Section 204 of the Code of Criminal Procedure requires that the testimony given by each witness be reduced to writing as a deposition, by the magistrate or under his direction, a*nd authenticated as therein provided.
By the provisions of the Code of Criminal Procedure and of the Inferior Criminal Courts Act of the City of New York it is provided that a record of the testimony must be made in order that an appeal may be taken to review the decision of a magistrate *676sitting as a Court of Special Sessions of the City of New York. (See Code Crim. Proc. §§ 220, 221, 221-b, 517 et seq., 746, 756; Inf. Crim. Cts. Act of City of New York [Laws of 1910, chap. 659], § 40; Id. § 43, subd. b, and §§ 44-46, as respectively added by Laws of 1915, chap. 531. See, also, Laws of 1925, chap. 615, since amdg. Inf. Crim. Cts. Act, § 40.)
One convicted of a crime shall not be deprived of his rights to prosecute an appeal because the stenographer cannot produce the minutes of the trial.
In People v. Giles (12 App. Div. 495) this court held it to be the duty of a magistrate to keep minutes of a trial so that the correctness of his findings might be reviewed, and it is said (p. 498): “ Why the testimony taken before the magistrate was not reduced to writing we are unable to conceive. This proceeding was had under the statute, for the purpose of obtaining a judgment which should deprive the parents of these children and of their right to control them, and commit them to the care of a society; and the propriety of doing that was based upon charges, criminal in their nature, which it was the duty of the complainant to establish by proof before a judgment of commitment could be rendered. In every trial, whether summary or not, especially when the charge upon which the defendant is tried is criminal in its nature, it is the duty of the court or magistrate before whom the trial is had to reduce the evidence to writing. That this should be done is essential to the rights of the parties who are put upon their trial and who may possibly be convicted by the judgment; otherwise it would be impossible for them in any case to have a review of their conviction and sentence.”

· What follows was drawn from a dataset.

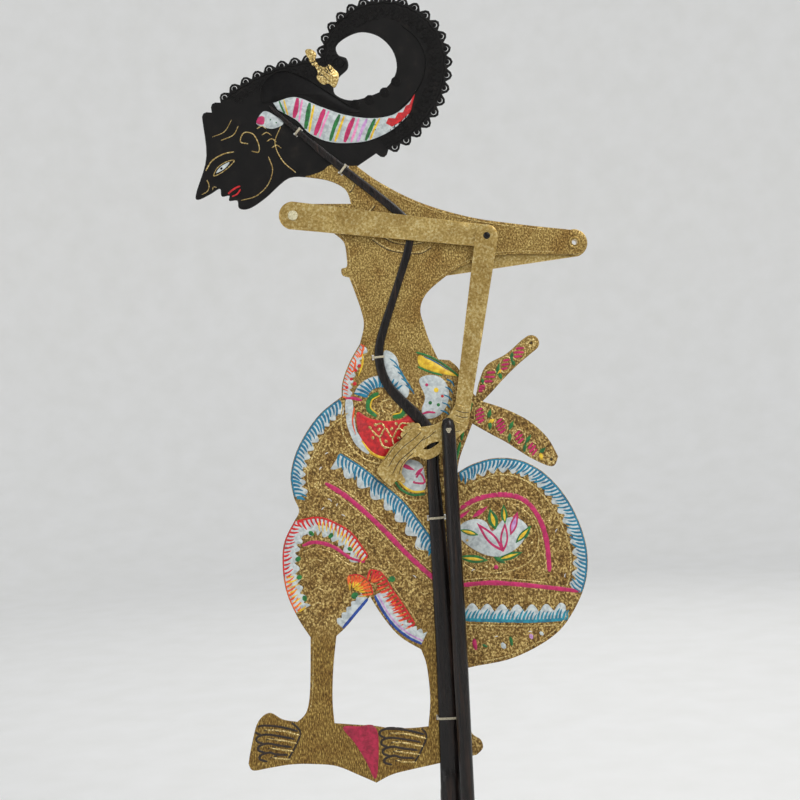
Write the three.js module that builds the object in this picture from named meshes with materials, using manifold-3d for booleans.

In the same case the Court of Appeals (152 N. Y. 136, 140) said: “ Our magistrates are invested with important powers. Many offenses of a criminal nature may be summarily tried and disposed of by them. Their determinations, in many instances, involve the liberties and property of citizens. To permit them to exercise these important powers, without keeping any minutes or records of the testimony upon which their determinations can be reviewed, would be contrary to public policy, and would be investing them with autocratic powers greater than those possessed by any other officer of the government. We think that the Legislature never intended to invest them with such powers; that it is their duty to keep, or have kept under their direction, minutes of the testimony taken upon trials, to the end that their determinations as to the facts may be reviewed upon appeal.”
In People v. Hines (57 App. Div. 419) the court said (p. 421): “ It cannot be that the Legislature intended that a magistrate *677should be invested with power to deprive a citizen of his liberty without keeping any record of the evidence upon which the judgment is based. If one can be deprived of his liberty in this way, then it does not require a vivid imagination to see how insecure personal liberty is. But this is not the law, and public policy forbids that it should be. When one is deprived either of his property or his liberty, the court depriving him of it must have record evidence justifying the action taken, which can be produced when called for, in order that a review may be had by an appellate tribunal.”
The judgment should, therefore, be reversed and a new trial ordered.
Clarke, P. J., Dowling, Finch and McAvoy, JJ., concur.
Judgment reversed and new trial ordered. Settle order on notice.